Supplied information:
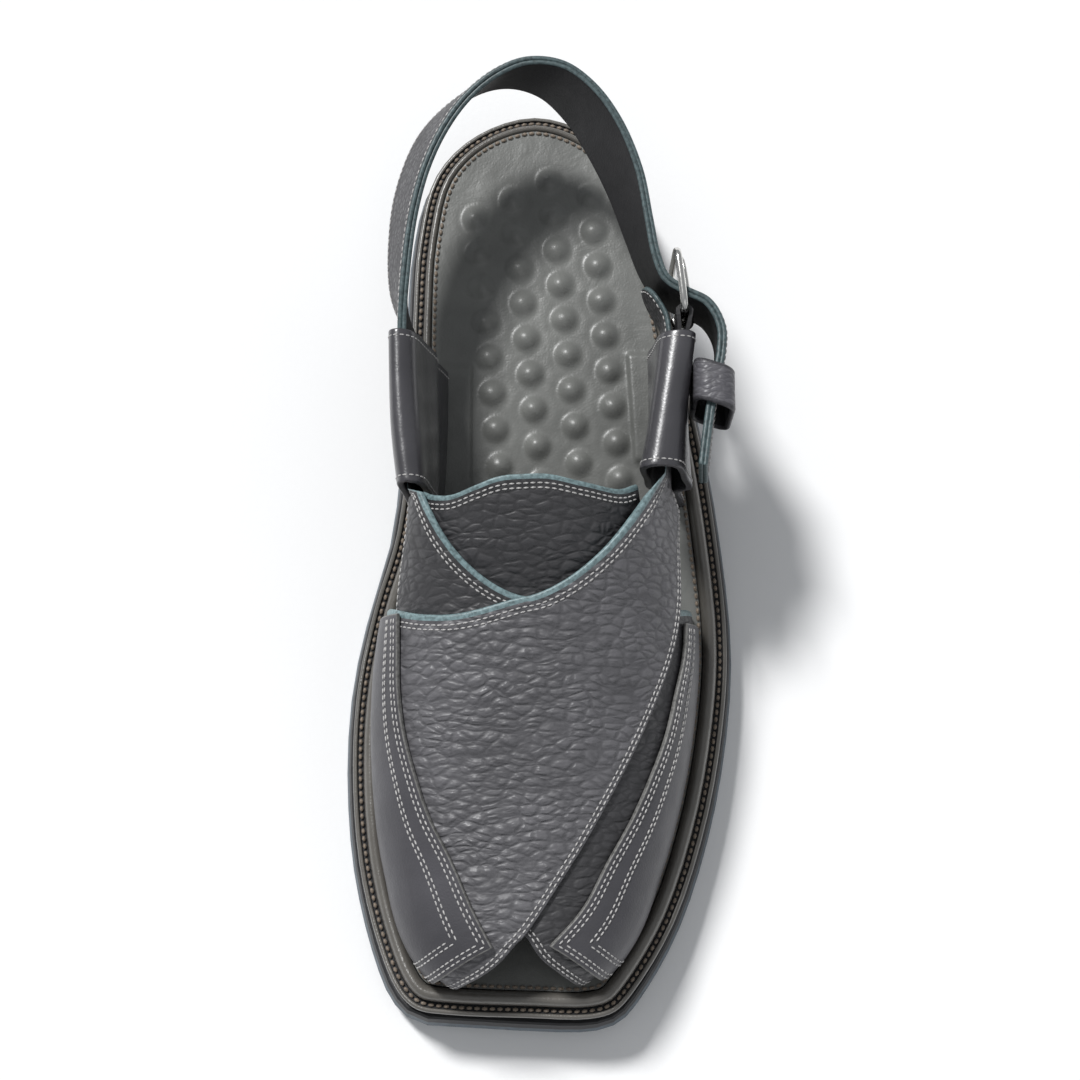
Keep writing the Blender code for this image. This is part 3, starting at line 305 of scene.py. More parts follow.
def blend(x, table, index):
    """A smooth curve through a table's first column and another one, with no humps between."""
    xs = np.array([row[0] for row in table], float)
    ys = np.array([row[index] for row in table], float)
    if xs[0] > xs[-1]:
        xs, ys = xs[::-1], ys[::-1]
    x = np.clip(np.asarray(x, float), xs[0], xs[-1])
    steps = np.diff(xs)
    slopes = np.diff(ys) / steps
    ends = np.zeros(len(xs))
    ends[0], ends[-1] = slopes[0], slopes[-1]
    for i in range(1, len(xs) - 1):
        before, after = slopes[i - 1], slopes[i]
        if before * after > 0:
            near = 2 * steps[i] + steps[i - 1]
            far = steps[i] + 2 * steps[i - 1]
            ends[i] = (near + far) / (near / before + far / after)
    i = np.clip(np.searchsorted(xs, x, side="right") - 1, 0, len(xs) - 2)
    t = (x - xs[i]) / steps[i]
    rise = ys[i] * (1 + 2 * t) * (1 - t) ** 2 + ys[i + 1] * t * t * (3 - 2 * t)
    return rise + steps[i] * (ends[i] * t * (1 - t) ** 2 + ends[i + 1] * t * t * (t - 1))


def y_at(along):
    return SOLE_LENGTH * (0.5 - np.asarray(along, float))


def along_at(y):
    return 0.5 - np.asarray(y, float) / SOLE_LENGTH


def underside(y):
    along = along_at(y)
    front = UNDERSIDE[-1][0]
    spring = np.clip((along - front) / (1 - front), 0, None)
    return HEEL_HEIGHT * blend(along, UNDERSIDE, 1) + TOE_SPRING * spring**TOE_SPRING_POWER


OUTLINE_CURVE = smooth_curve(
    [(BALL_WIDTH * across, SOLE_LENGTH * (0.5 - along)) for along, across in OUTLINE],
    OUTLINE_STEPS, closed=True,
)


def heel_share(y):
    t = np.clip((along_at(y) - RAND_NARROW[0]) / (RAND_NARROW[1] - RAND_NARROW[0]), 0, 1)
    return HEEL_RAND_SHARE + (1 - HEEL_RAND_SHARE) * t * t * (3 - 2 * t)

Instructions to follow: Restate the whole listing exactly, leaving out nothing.

Output below:
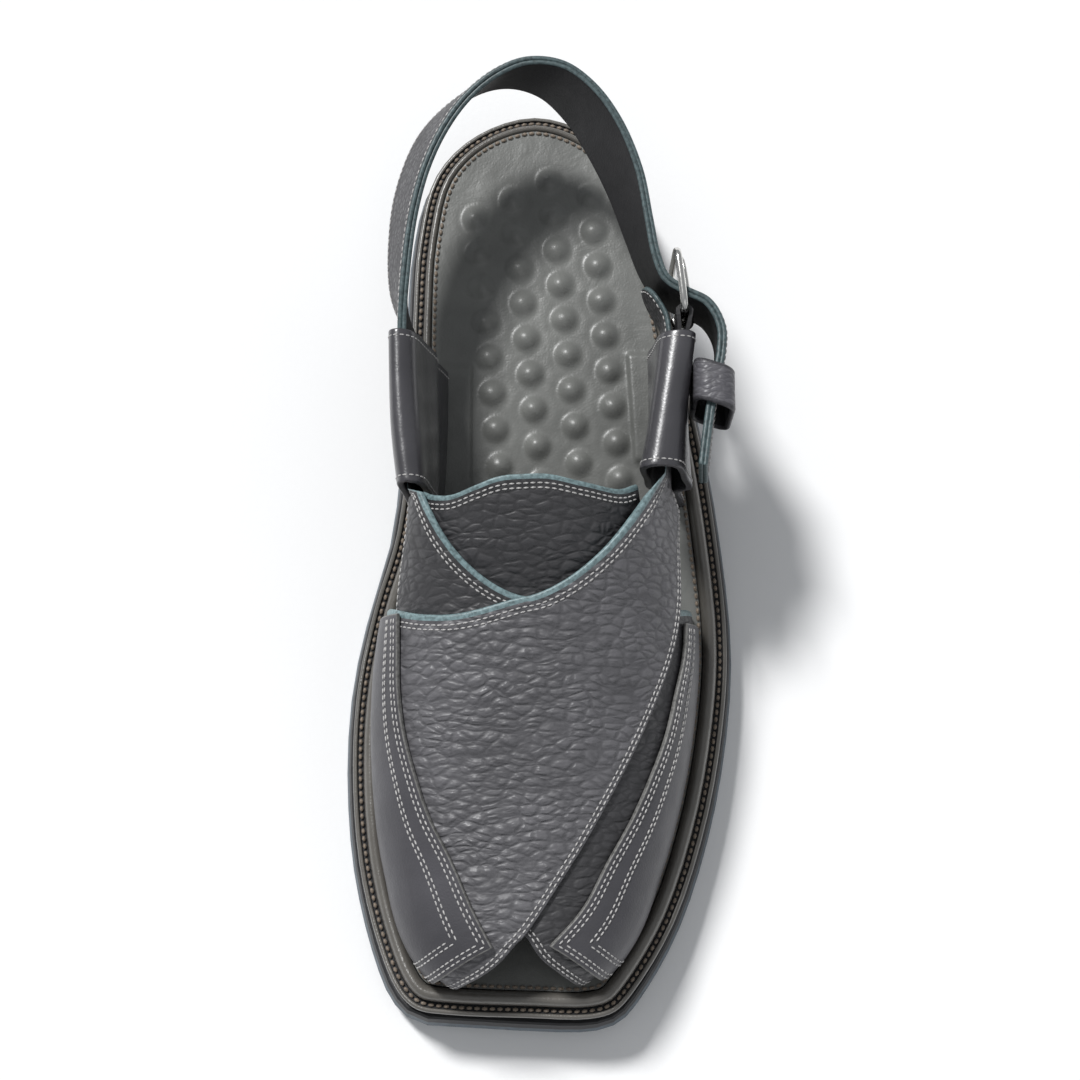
Keep writing the Blender code for this image. This is part 3, starting at line 305 of scene.py. More parts follow.
def blend(x, table, index):
    """A smooth curve through a table's first column and another one, with no humps between."""
    xs = np.array([row[0] for row in table], float)
    ys = np.array([row[index] for row in table], float)
    if xs[0] > xs[-1]:
        xs, ys = xs[::-1], ys[::-1]
    x = np.clip(np.asarray(x, float), xs[0], xs[-1])
    steps = np.diff(xs)
    slopes = np.diff(ys) / steps
    ends = np.zeros(len(xs))
    ends[0], ends[-1] = slopes[0], slopes[-1]
    for i in range(1, len(xs) - 1):
        before, after = slopes[i - 1], slopes[i]
        if before * after > 0:
            near = 2 * steps[i] + steps[i - 1]
            far = steps[i] + 2 * steps[i - 1]
            ends[i] = (near + far) / (near / before + far / after)
    i = np.clip(np.searchsorted(xs, x, side="right") - 1, 0, len(xs) - 2)
    t = (x - xs[i]) / steps[i]
    rise = ys[i] * (1 + 2 * t) * (1 - t) ** 2 + ys[i + 1] * t * t * (3 - 2 * t)
    return rise + steps[i] * (ends[i] * t * (1 - t) ** 2 + ends[i + 1] * t * t * (t - 1))


def y_at(along):
    return SOLE_LENGTH * (0.5 - np.asarray(along, float))


def along_at(y):
    return 0.5 - np.asarray(y, float) / SOLE_LENGTH


def underside(y):
    along = along_at(y)
    front = UNDERSIDE[-1][0]
    spring = np.clip((along - front) / (1 - front), 0, None)
    return HEEL_HEIGHT * blend(along, UNDERSIDE, 1) + TOE_SPRING * spring**TOE_SPRING_POWER


OUTLINE_CURVE = smooth_curve(
    [(BALL_WIDTH * across, SOLE_LENGTH * (0.5 - along)) for along, across in OUTLINE],
    OUTLINE_STEPS, closed=True,
)


def heel_share(y):
    t = np.clip((along_at(y) - RAND_NARROW[0]) / (RAND_NARROW[1] - RAND_NARROW[0]), 0, 1)
    return HEEL_RAND_SHARE + (1 - HEEL_RAND_SHARE) * t * t * (3 - 2 * t)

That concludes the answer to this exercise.